Nicolas Cage 1994 yılına dek zirveye her filminde biraz daha yaklaşır. Her filmiyle büyük bir adım atar. Ve o tarihe kadar oynadığı filmlerde kendisinden beklenilenin çok üzerinde oyunculuk başarısı gösterir. Fakat bir çıkışa ihtiyacı vardı. Onu zirveye taşıyacak bir adım kalmıştı fakat o adımı atması için doğru şey yoktu. İşte Elveda Las Vegas, onu zirveye taşıyan en önemli adımdır. Bu filmden sonra Nicolas Cage, artık bir star olmuştur. Nicolas Cage’in Figgis’in yarattığı ‘ölümden korkmayan’ karaktere ustaca can vermesi, onu hakettiği konuma ulaştırmakla kalmamış, onu sinema dünyasının en prestijli ödülüyle de buluşturmuştur. Bu filmde canlandırdığı ölümüne içen Ben Sanderson karakteriyle En İyi Erkek Oyuncu dalında Oscar Ödülü almasının yanı sıra, birden fazla film ödülü ve festivalinde de En İyi Erkek Oyuncu dalında ödüllere layık görülmüştür.
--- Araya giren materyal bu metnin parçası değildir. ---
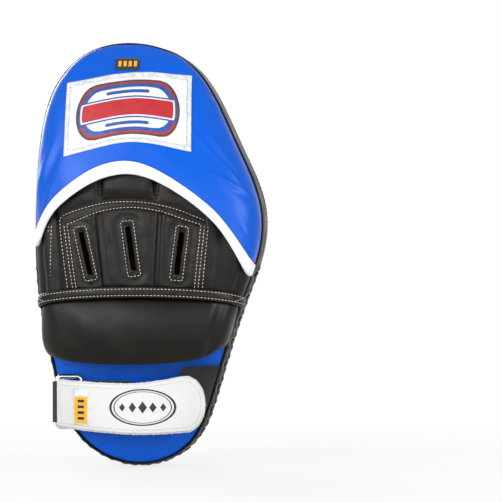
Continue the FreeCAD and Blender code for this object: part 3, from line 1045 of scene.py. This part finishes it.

Cage, ölmek için içen karakterine öylesine can veriyor ki adeta karakteri oynamıyor, o karakteri yaşıyor.

Terri: Belki de bu kadar çok içmemelisin.
Ben: Belki de bu kadar çok nefes almamalıyım Terri.



Nicolas Cage, Oscar ödülü kazanmadan önce, bu filmde rol almasına ilişkin şöyle der;

- "Hafif bir şeyler yapmak istiyordum, komedi oyunculuğu yapabildiğimi kanıtlayacak filmler. Üç tane birden çektikten sonra, karanlık bir şeyler istedim. Bu, kusursuzdu. hep aynı tarz çalışmaktan sıkılırım, insanlara soru sordurmaktan hoşlanıyorum."

Oscar ödülünü aldıktan sonra ise cage, ölümüne içen Ben Sanderson karakterine ilişkin şöyle söyler;

- "Benim için her şeyiyle özgür bir adamı oynamak büyük bir şanstı. Bu adam ölmekten korkmuyor. Ölümden korkmayan biri, istediği her şeyi yapabilir. Ölümden korkmayan biri özgürdür."